Cloud joined the Navy Air Corps, and his three brothers also served in the military. Cloud was trained as a pilot for a possible invasion of Japan, but was held in reserve. He got a year of college, and then the war ended the next year, and he was discharged.
Ellis Raezer, who sat next to Cloud, said his father was a tool maker at Lukens Steel. The family did live on a farm. "I was the fifth brother who was drafted," he said. "There were nine children. The oldest was 13 years older than me. I enjoyed math because we had a great teacher," he said. "It was my favorite subject."
For entertainment, he said, there were three movie theaters in West Chester, "but one of them was too expensive - you never went there." The usual admission fee, he said, was something like 17 cents, including the war tax.
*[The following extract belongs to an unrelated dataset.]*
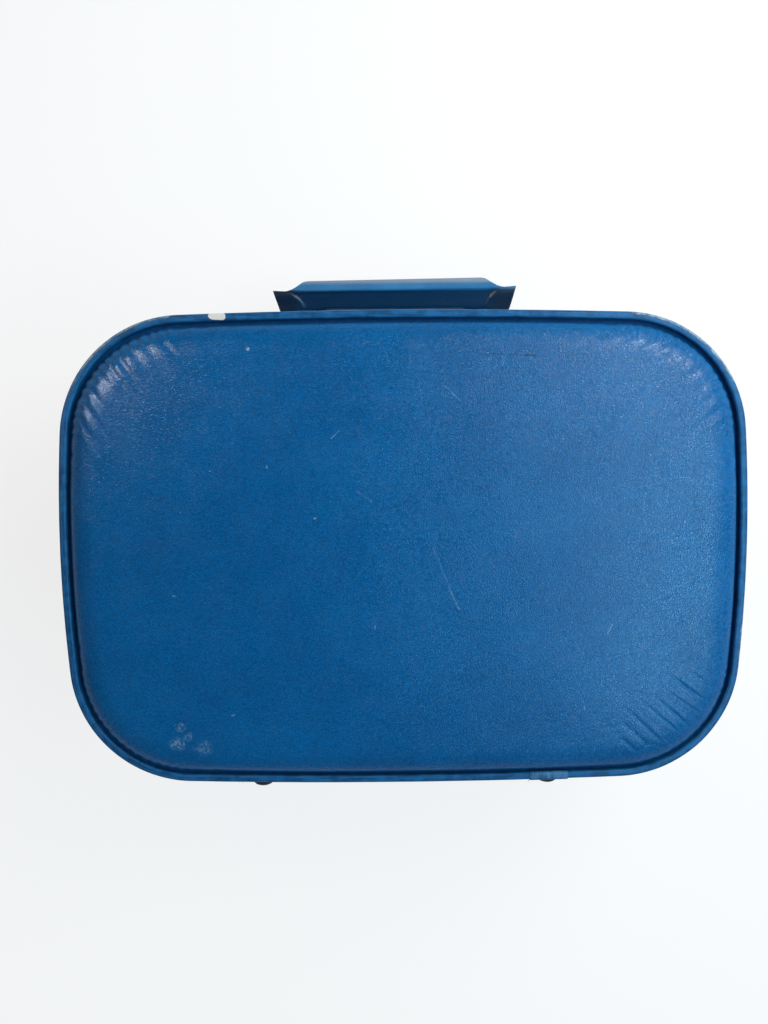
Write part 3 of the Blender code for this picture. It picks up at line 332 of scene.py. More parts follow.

He went on to serve in the Signal Corps. He was on a battleship, headed to invade a heavily fortified port in Korea, when word came through that the war was over. He returned home eventually and worked as a tool maker, like his father, for 38 years. He has 12 grandchildren and three great-grandchildren. He lives in Shippensburg, which made him the farthest-traveling classmate at the reunion. The others have all stayed even closer to Unionville.
The class of 1944 didn't have a yearbook due to war rationing, and there weren't any old photos shared at the reunion last week. But the easy joking and shared memories made the conversations fly around the table.
As the group posed for a photo, they laughed at being told they all looked like they were 17 again. And Cloud invited everyone to come back again next year.